Другой своей свободой разрывает тотальность Истории, с большой или малой буквы, ибо, обладая началом и концом, всякая История тотальна.

Да, желание Левинаса – это желание метафизика.

Но среди опыта чудовищного насилия XX века, который учит, что помыслы людей определяются потребностями общества, властью вещей над человеком, властью людской злобы и одичания, открытая душе возможность метафизического желания – это спасение свободы и благородства, это тоска духа по Бесконечному, доброму в своем недосягаемом величии и великодушии. По Бесконечному, молчаливо, но распахнуто внимающему раскаянию и рвущейся сквозь задыхающееся горло исповеди, называемой молитвой.

Только палаческая зависть к такому откровению может заставить убийцу поднять оружие на молящегося.

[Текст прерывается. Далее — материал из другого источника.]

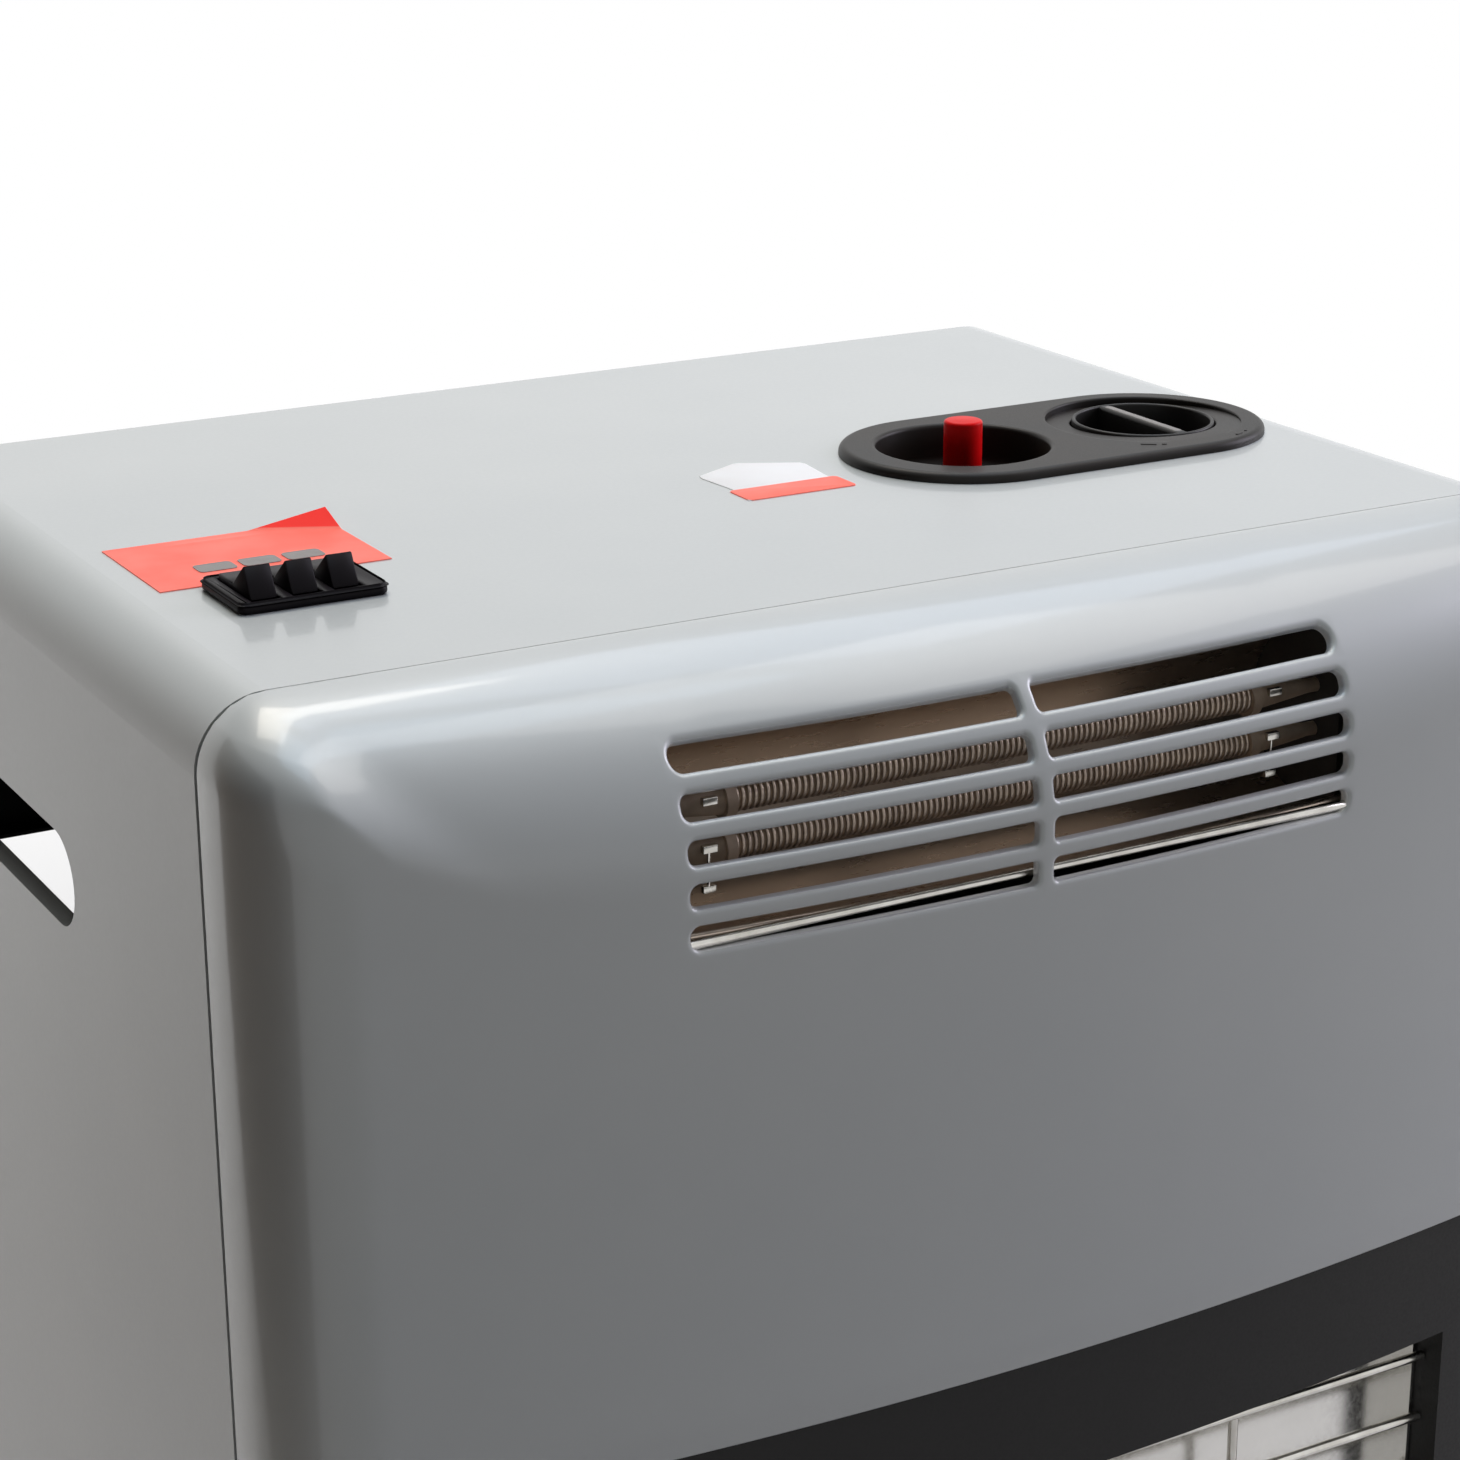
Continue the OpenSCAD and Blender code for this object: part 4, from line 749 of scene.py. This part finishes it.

И «если История намеревается объединить позицию «я» и Иное (Другого) в некоем безличном духе, то это «объединение» несправедливо и жестоко.

Бытие, выходящее за пределы Истории

История осуществляется через разрывы в ней, в которых ей выносят приговор.

«Мое соотношение с Другим выводит меня за пределы Истории» (Эм. Левинас. «Тотальность и Бесконечное»).

Историографы убеждены, что хронологический порядок, ими создающийся, вычерчивает кривую бытия-в-себе, аналогичную природе.

Но бытие-в-себе, наша внутренняя психическая жизнь, в отличие от исторического времени, где все завершено, – не в Истории.

Мое бытие-в-себе, мое лицо направлено к Лику Другого, который говорит о моей моральной неспособности к уничтожению.

Потому необходимо, чтобы в приговоре Истории присутствовал Другой, чтобы заявило о себе незримое, чтобы История утратила право быть последним словом, неизбежно несправедливым и жестоким по отношению к субъекту, индивиду.

Внутренняя жизнь индивида, прошедшего жестокое очищение лагерем и моральным унижением, как уничтожением, более не может принимать очевидности Истории.

Горизонт этой внутренней жизни становится шире Истории.

Ощутив это раскрытие себя субъектом, История становится собственным судьей. Этот невидимый суд пронизывает притворяющееся забывчивым сущее, и никакая амнезия Истории, никакая анестезия, совершаемая над нею историками, не поможет.